I have an assortment of toroids of various materials from Amidon. I'm
at work right now and I don't remember if I used 43 or F material.


How did you construct the coupling transformer? How did you make it
immune to electric fields?

On six meters, it would take a darned small probe and indicator to not
greatly perturb the system.


They are small toroids. I chose 6m because the dipole area was
physically small.


They may be small toroids, but what do they connect to? What is the
common mode impedance of the indicator at 50MHz?

If I was going to test something like this, I'd use a small indicator
hanging from the antenna and do it on a low frequency.


Please feel free to make that measurement. W7EL just reported that
EZNEC agrees with my phase measurements. So does Kraus.


You may not have been measuring anything like you think, in particular
voltage. Just because EZnec agrees with the phase measurements it
doesn't mean the current measurement was even remotely close to being
correct.

So, tell us about the probe and indicator.


Similar to the ones W7EL used. They were calibrated within one turn
of each other. The signals at the ends of the coax lines were calibrated
for equality in magnitude and phase. Magnitudes are a relative measurement
but phase was not. I ran the experiment two ways.


I you hung coaxial lines off a current transformer on a 6-meter dipole
down to some test instrument, you wasted a lot of time. There isn't any
possible way you measured an unperturbed system.

You'd better reconfigure as a monopole, and do it on a lower frequency.

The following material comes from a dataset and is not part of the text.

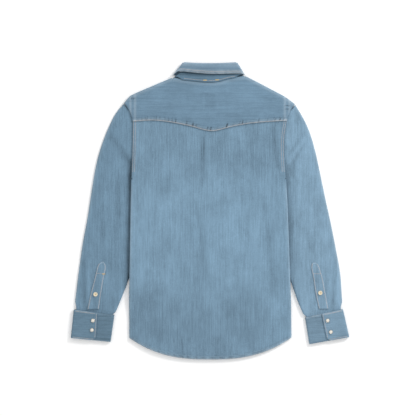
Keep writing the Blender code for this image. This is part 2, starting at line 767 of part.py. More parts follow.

One was Lissajous figures on my 100 MHz Leader. The other was putting
the two samples in opposite phase to each other, i.e. phasor subtraction.
For small angles, the angle is equal to the sine of the angle so the
addition
of two coherent sine waves yields an amplitude proportional to the phase
difference when the phase difference is small. The phase difference was
so small it was virtually undetectable.


I wouldn't trust that system at all.

Even with the equipment I have and having build hunderds of sampling
systems, I'd never attempt a measurement like you just made.

You brought a pair of long coaxial lines that are grounded at the far
end up to within an inch of the antenna, hung what amounts to being a
capacitor between the high voltage high impedance side of the antenna
to ground, and presumed to measure voltage and current on six meters!

You can get away with a toroid on 80 or 40 meters if the test gear and
lines are all near ground potential along with the point of the antenna
you are measuring, but it is really off the wall to assume you can hang
a toroid on a dipole past a loading coil, have that toroid connect to a
cable hanging in air down to some test gear, and not severely perturb
the system. Worse yet, the test was done on 50MHz!

I used a very small floating probe with NO earth path and the indicator
right on the probe. I had to do that to not perturb the system on 40
and 80 meters. I can't imagine trying to do what I did on six meters,
I'd have needed an entire metering system the size of a half-dollar or
smaller.

Making a measurement at the base of a vertical on a low frequency like
Roy did allows the person making the measurement to get away with lots
of things, but I can tell you right now I'd NEVER be able to measure
anything in a short mobile antenna if I ran cables up to the probes, in
particular if I made the test on six meters!